OPEA/QwQ-32B-int4-AutoRound-awq-asym

Model Details

This model is an int4 model with group_size 128 and symmetric quantization of Qwen/QwQ-32B generated by intel/auto-round algorithm.

How To Use

INT4 Inference(CPU/HPU/CUDA)

from transformers import AutoModelForCausalLM, AutoTokenizer

model_name = "OPEA/QwQ-32B-int4-AutoRound-awq-asym"

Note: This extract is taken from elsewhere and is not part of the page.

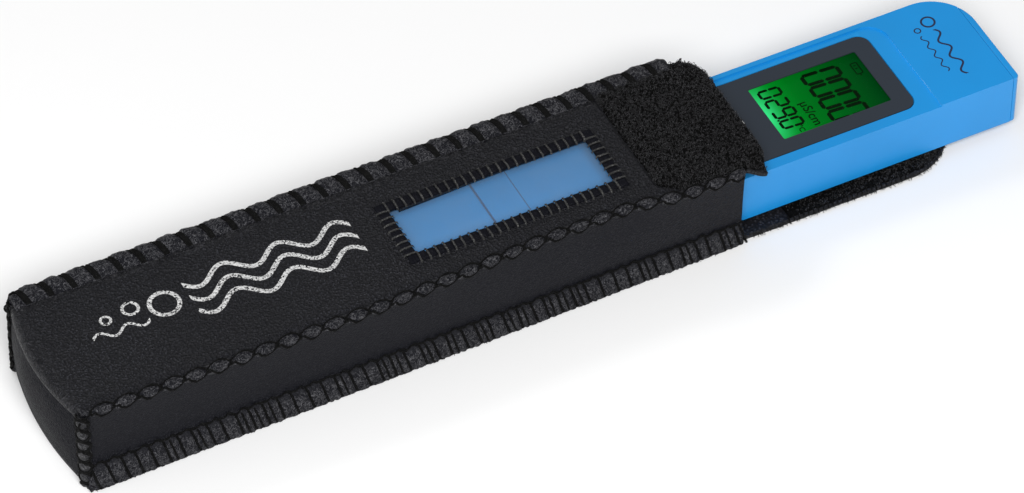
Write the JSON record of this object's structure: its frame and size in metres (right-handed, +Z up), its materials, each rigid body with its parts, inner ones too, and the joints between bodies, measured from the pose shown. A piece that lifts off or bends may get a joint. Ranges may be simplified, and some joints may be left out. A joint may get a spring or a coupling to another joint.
{
  "type": "digital water tester in a carrying case",
  "caption": "Pen-type digital water tester, display up, half drawn from a stitched black leather case with a window and flap.",
  "frame": {"origin": "middle of the footprint, on the surface that the case lies on", "axes": "+X along the case from its closed end to the tester's head, +Z up through the display, +Y to the left of that"},
  "size_m": [0.228, 0.0412, 0.023],
  "materials": {
    "leather": "matt black pebbled leather",
    "thread": "matt black thread",
    "hook_and_loop": "matt black pile",
    "window_film": "clear soft film",
    "blue_shell": "satin",
    "label_print": "satin dark grey print",
    "acrylic": "clear acrylic",
    "lcd_glass": "green backlit liquid crystal",
    "white_plastic": "satin",
    "grey_rubber": "matt",
    "black_plastic": "matt",
    "circuit_board": "green solder mask",
    "chip_epoxy": "matt",
    "steel": "bright",
    "titanium": "satin",
    "spring_steel": "bright"
  },
  "bodies": {
    "case": {"back_panel": "leather", "front_panel": "leather", "near_gusset": "leather", "far_gusset": "leather", "end_panel": "leather", "window_film": "window_film", "loop_patch": "hook_and_loop", "window_stitching": "thread", "near_top_thread": "thread", "far_top_thread": "thread", "near_bottom_thread": "thread", "far_bottom_thread": "thread", "near_corner_thread": "thread", "far_corner_thread": "thread"},
    "flap": {"flap_panel": "leather", "hook_patch": "hook_and_loop", "hook_patch_thread": "thread"},
    "cap": {"probe_cap": "blue_shell"},
    "tester": {"front_shell": "blue_shell", "rear_cover": "blue_shell", "lens_plate": "acrylic", "face_label": "label_print", "lcd_panel": "lcd_glass", "lcd_frame": "black_plastic", "light_guide": "white_plastic", "backlight_led": "white_plastic", "contact_strip": "grey_rubber", "circuit_board": "circuit_board", "controller_chip": "chip_epoxy", "crystal": "steel", "probe_holder": "white_plastic", "neck_seal": "black_plastic", "electrode_left": "titanium", "electrode_right": "titanium", "temperature_probe": "steel", "plus_contact": "spring_steel", "minus_contact": "spring_steel", "rear_screw": "steel", "near_screw": "steel", "far_screw": "steel", "power_switch": "black_plastic", "hold_switch": "black_plastic", "mode_switch": "black_plastic"},
    "power_button": {"power_key": "grey_rubber"},
    "hold_button": {"hold_key": "grey_rubber"},
    "mode_button": {"mode_key": "grey_rubber"},
    "battery_drawer": {"battery_cover": "blue_shell", "battery_tray": "black_plastic", "bridge_contact": "spring_steel", "outer_cell": "steel", "inner_cell": "steel"}
  },
  "joints": [
    {"name": "flap_fold", "type": "hinge", "parent": "case", "child": "flap", "pos_m": [0.044, 0, 0], "axis": [0, -1, 0], "range_deg": [-170, 0]},
    {"name": "tester_slide", "type": "slide", "parent": "case", "child": "cap", "axis": [1, 0, 0], "range_m": [-0.069, 0.086]},
    {"name": "cap_pull", "type": "slide", "parent": "cap", "child": "tester", "axis": [1, 0, 0], "range_m": [0, 0.03]},
    {"name": "power_press", "type": "slide", "parent": "tester", "child": "power_button", "axis": [0, 0, -1], "range_m": [0, 0.0005], "stiffness_N_per_m": 150},
    {"name": "hold_press", "type": "slide", "parent": "tester", "child": "hold_button", "axis": [0, 0, -1], "range_m": [0, 0.0005], "stiffness_N_per_m": 150},
    {"name": "mode_press", "type": "slide", "parent": "tester", "child": "mode_button", "axis": [0, 0, -1], "range_m": [0, 0.0005], "stiffness_N_per_m": 150},
    {"name": "battery_drawer_slide", "type": "slide", "parent": "tester", "child": "battery_drawer", "axis": [1, 0, 0], "range_m": [0, 0.027]}
  ]
}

model = AutoModelForCausalLM.from_pretrained(
    model_name,
    torch_dtype="auto",
    device_map="auto"
)
tokenizer = AutoTokenizer.from_pretrained(model_name)

prompts = [
    "9.11和9.8哪个数字大",
    "如果你是人，你最想做什么“",
    "How many e in word deepseek",
    "There are ten birds in a tree. A hunter shoots one. How many are left in the tree?",
]

texts = []
for prompt in prompts:
    messages = [
        {"role": "user", "content": prompt}
    ]
    text = tokenizer.apply_chat_template(
        messages,
        tokenize=False,
        add_generation_prompt=True
    )
    texts.append(text)
inputs = tokenizer(texts, return_tensors="pt", padding=True, truncation=True, padding_side="left")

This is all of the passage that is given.